§ Data for processing:
··········

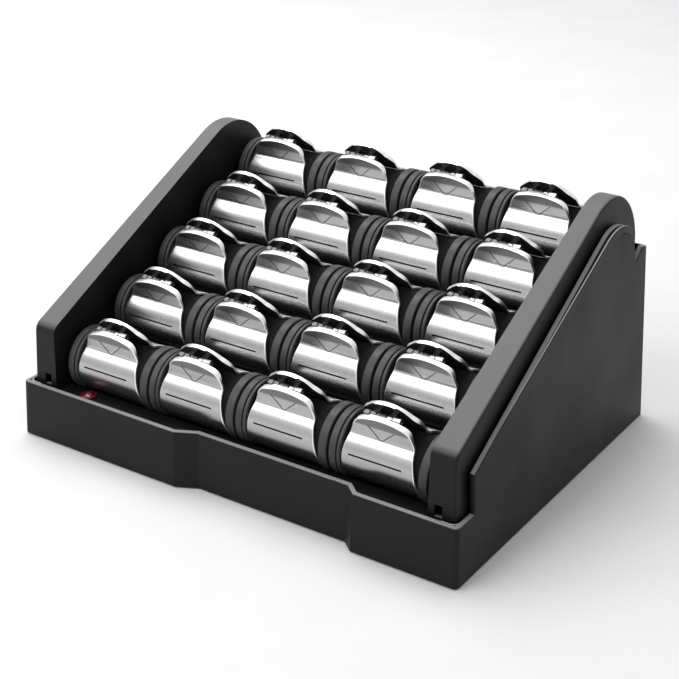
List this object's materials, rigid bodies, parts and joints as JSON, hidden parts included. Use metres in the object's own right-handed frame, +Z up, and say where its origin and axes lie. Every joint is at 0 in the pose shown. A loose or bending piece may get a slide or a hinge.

··········

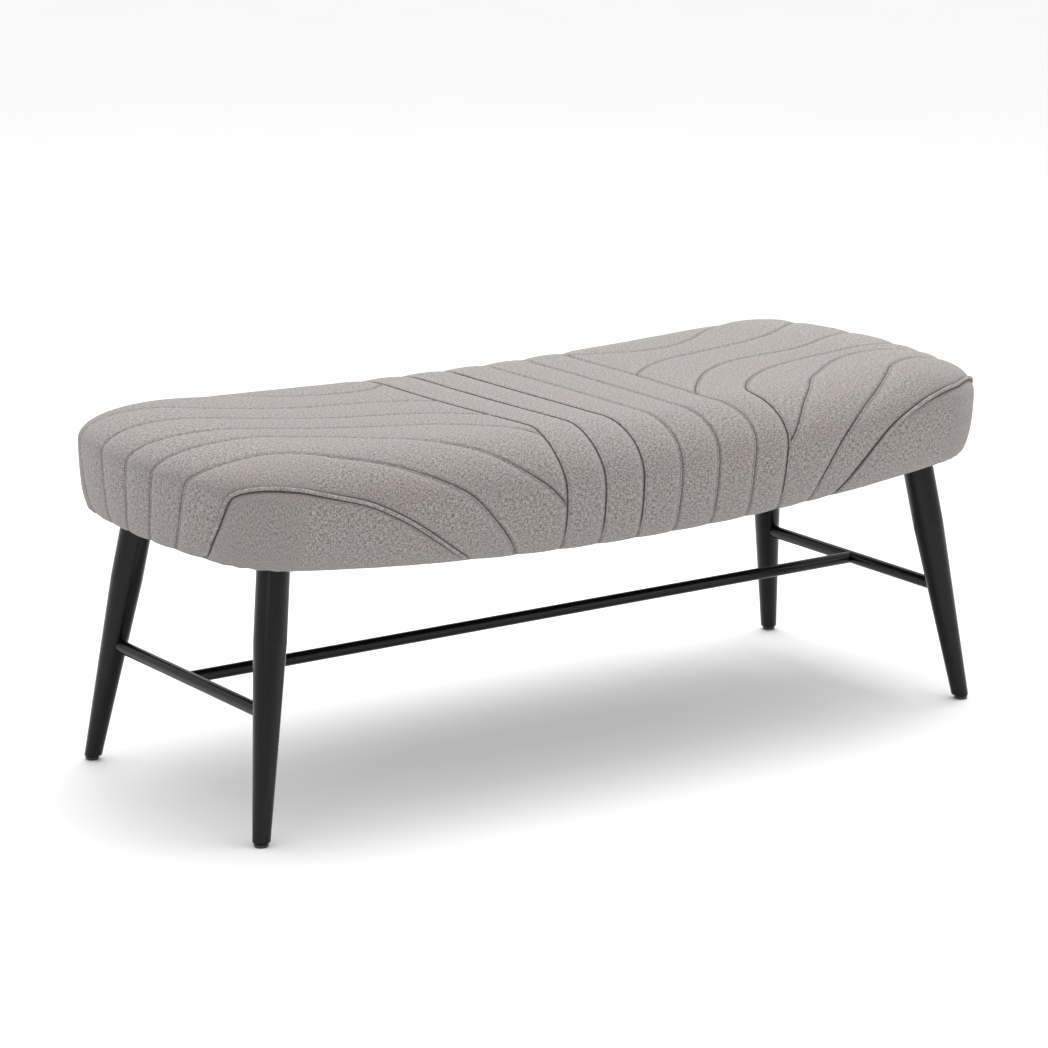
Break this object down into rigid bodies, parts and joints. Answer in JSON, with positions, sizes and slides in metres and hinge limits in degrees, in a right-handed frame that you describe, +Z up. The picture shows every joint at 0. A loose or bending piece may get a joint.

··········

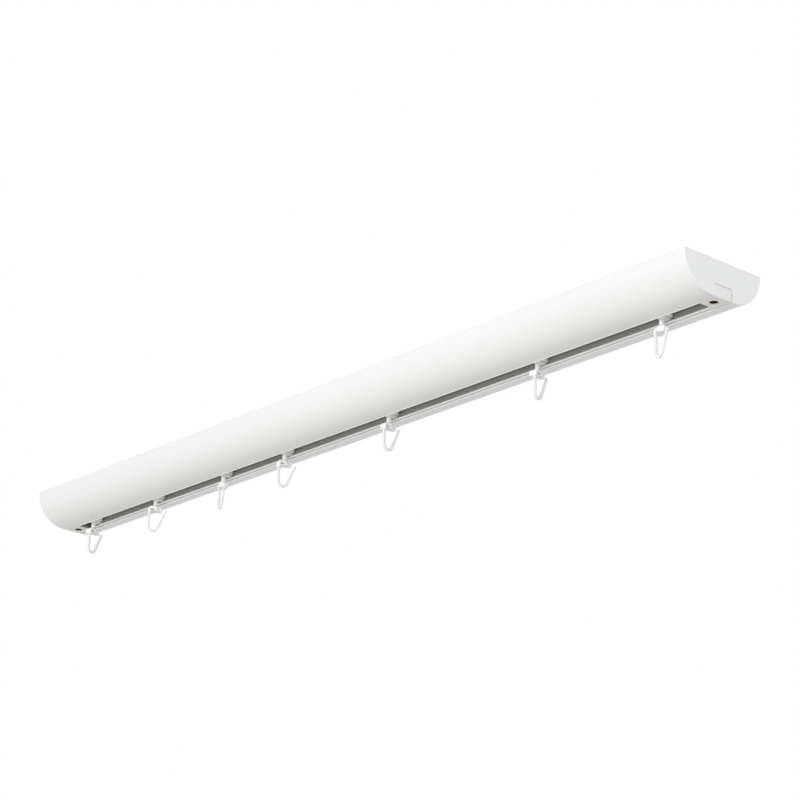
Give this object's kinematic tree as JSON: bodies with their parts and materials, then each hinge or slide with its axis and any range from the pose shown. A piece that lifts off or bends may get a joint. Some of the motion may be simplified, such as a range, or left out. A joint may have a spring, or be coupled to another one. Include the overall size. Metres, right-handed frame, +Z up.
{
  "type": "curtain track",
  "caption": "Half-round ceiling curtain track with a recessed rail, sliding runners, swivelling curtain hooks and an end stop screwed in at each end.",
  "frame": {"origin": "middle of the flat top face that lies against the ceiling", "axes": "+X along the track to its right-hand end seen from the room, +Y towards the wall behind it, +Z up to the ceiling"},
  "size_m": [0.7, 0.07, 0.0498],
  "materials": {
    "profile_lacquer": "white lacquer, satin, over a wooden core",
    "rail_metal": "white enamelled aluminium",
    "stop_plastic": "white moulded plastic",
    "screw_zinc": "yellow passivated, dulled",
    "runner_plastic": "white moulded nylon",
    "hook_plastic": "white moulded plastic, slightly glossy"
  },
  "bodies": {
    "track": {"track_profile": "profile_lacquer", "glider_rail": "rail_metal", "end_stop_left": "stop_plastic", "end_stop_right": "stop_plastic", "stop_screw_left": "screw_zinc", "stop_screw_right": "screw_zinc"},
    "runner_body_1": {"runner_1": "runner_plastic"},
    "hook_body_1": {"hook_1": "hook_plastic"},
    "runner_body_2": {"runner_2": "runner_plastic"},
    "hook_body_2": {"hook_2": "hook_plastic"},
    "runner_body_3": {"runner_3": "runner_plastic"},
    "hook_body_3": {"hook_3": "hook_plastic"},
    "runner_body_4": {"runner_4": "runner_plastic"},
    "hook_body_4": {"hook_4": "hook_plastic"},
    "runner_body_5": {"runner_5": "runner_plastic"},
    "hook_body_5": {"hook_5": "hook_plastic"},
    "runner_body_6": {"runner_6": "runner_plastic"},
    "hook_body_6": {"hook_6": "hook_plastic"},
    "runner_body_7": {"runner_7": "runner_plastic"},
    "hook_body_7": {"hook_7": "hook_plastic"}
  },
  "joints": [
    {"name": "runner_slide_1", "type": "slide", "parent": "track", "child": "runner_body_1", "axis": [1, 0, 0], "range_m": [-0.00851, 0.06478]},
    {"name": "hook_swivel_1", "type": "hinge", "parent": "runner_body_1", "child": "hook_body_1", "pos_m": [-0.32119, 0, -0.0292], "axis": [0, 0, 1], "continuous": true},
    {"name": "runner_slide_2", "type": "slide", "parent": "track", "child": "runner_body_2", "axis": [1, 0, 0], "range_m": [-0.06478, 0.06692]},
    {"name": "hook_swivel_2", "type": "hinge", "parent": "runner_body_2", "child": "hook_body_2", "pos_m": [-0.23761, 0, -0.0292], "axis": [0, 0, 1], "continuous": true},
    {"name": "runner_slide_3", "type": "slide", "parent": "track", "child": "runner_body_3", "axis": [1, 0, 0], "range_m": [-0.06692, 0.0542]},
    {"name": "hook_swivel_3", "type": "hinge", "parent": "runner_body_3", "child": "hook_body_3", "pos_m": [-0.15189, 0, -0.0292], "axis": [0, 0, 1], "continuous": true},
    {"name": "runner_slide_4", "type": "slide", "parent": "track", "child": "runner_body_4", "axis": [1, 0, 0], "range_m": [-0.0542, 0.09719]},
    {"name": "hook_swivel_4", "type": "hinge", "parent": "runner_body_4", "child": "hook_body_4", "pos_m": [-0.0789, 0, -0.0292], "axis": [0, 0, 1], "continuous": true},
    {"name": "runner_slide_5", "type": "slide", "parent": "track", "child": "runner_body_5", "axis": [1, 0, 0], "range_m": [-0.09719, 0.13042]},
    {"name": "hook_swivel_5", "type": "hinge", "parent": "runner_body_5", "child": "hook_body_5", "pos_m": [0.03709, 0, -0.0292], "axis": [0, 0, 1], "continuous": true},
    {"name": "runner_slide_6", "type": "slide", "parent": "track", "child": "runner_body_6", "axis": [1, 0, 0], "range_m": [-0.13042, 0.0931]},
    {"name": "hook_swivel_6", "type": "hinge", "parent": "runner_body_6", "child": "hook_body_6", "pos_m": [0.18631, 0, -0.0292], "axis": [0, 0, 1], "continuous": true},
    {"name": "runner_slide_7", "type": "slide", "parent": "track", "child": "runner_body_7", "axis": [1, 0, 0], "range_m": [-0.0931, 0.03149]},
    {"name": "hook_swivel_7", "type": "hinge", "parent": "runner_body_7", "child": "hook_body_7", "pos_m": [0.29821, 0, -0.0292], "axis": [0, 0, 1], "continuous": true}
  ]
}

··········

§ Objective: From the data above, copy each line where the string "loose" appears.

§ Exercise result:
List this object's materials, rigid bodies, parts and joints as JSON, hidden parts included. Use metres in the object's own right-handed frame, +Z up, and say where its origin and axes lie. Every joint is at 0 in the pose shown. A loose or bending piece may get a slide or a hinge.
Break this object down into rigid bodies, parts and joints. Answer in JSON, with positions, sizes and slides in metres and hinge limits in degrees, in a right-handed frame that you describe, +Z up. The picture shows every joint at 0. A loose or bending piece may get a joint.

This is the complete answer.